| LONDON, July 24
LONDON, July 24 Foreign investors have made
gains of some 10 percent this year on emerging market bond
portfolios but now dread future gains being eaten into by an old
foe -- food price inflation.
Billions have been pumped into emerging market bonds this
year by investors looking for alternatives to western markets
where yields are minimal or even negative, especially in Europe.
Analysts say one reason investors have bought into emerging
market bonds -- and still expect further gains -- is that
sagging global growth is seen bearing down on inflation, giving
emerging economies scope for extensive monetary easing.
A sudden rebound in food prices, which often make up a
larger share of Consumer Price Inflation baskets in poorer
developing countries, has complicated this outlook.
Maize (corn) and wheat export prices jumped some 20 percent
in the first three weeks of July over their June level, the
United Nations' Food and Agriculture Organisation said last
week. Wheat has risen 25 percent year-on-year.
However, weather-related grain price gains can also be
vulnerable to swift falls. The effect of food price rises also
varies greatly from one economy to another.

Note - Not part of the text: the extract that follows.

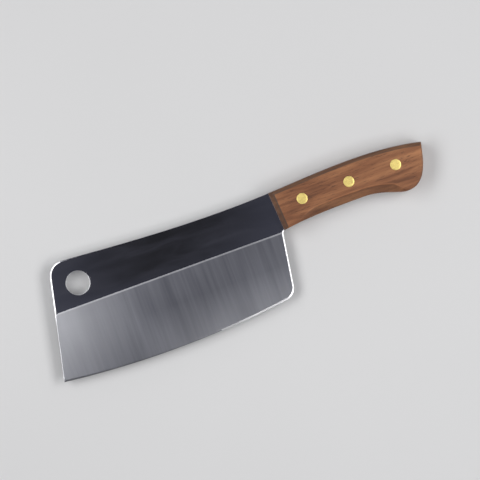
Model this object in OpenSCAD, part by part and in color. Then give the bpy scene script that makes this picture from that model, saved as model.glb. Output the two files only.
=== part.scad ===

"There have been massive food price rises in the past few
weeks -- before that happened, emerging market inflation had
been coming down quite nicely," said Maarten-Jan Bakkum,
emerging markets strategist at ING Investment Management.
"If food prices continue to rise, emerging markets look less
attractive as a whole."
Higher food prices restrict policy makers' scope to cut
interest rates to spur growth and raise the spectre of
'stagflation', where low growth accompanies high inflation and
monetary policy is paralysed.
"One dynamic that is underpriced in the market is the
implication of food prices," said Manik Nairan, emerging markets
strategist at UBS.
"Wheat and sugar prices are spiralling higher and will
constrain the ability of some emerging market central banks to
ease monetary policy in a big way. If they do so, there are
large risks to the medium-term inflation outlook."
Central banks in China and Brazil have cut rates several
times this year to spur growth, by 56 and 300 basis points
respectively. Central banks in other large emerging markets like
South Korea, South Africa and Taiwan have also cut.
This has pulled investors into emerging debt in both dollars
and local currency. Yields on local debt from South Africa to
Mexico have hit multi-year or record lows, bringing dollar-based
returns on the sector to almost 10 percent this year.
South African 10-year domestic bond yields have fallen below
7 percent, lower than in distressed Spain, and yields on euro
zone titan Germany's 10-year debt are a paltry 1.25 percent.
JP Morgan estimates emerging fixed income assets have drawn
more than $43 billion of investor cash this year.
Higher inflation brings currency risk for foreign investors
and a further complicating factor is that local investors see
their real return on a bond fall when inflation rises and seek
higher yields to compensate. The erosion of real yields thus
cuts bond demand -- and prices.
"Foreign investors don't care what rouble inflation is
directly. All they care about is what the rouble does against
the dollar," said Charles Robertson, global chief economist at
Renaissance Capital, taking the example of Russia.
As long as the rouble is stable against the dollar, foreign
investors won't lose anything on inflation in Russia, he said.
But they may still lose out when local investors seek higher
yields and drive down prices, especially in countries like
India, where local investors are dominant, versus countries like
Turkey, where they make up 20-30 percent of the bond market.
While food prices are usually more significant for inflation
in emerging markets, the effect depends on the composition of
the consumption bundle in each country.
"Food prices are a big part of the CPI basket, more than 30
percent in China, India, Indonesia and also Russia," said
Not all emerging markets suffer equally. The share of food
in Brazil's CPI basket is 23.2 percent, and a good local harvest
may partly shield people from a global food price spike.
"The local harvest is still the prime determinant of local
food price inflation," said Robertson. If domestic inflation is
mitigated by domestic food supply, then this may leave monetary
easing as a plausible policy option for Brazil's central bank.
Investors will favour emerging market bonds in countries
like Hungary, the Czech Republic and Poland, where food is a
relatively small component of the consumption bundle, he added.
Central European bonds have performed well in the past few
weeks, despite rising food prices.
Beneath the headline figures of high maize and wheat prices,
the extent to which the shocks of a drought in the American
Midwest and floods in Russia should affect food prices more
generally is questionable.
"In Asia, the staple is rice, there is no obvious reason
why that has to go up," said Philip Poole, head of macro and
global strategy at HSBC Global Asset Management.
Food prices are also highly volatile and it may be too soon
to adjust monetary policy expectations. On Monday, a forecast of
rain in the U.S. Midwest where it has been unusually hot saw
maize and soybean prices tumble 2 percent.
"Prices have risen very fast since June -- if you jump 50
percent in four weeks, it's too much," said Christian Gerlach,
co-manager of Julius Baer's commodity fund.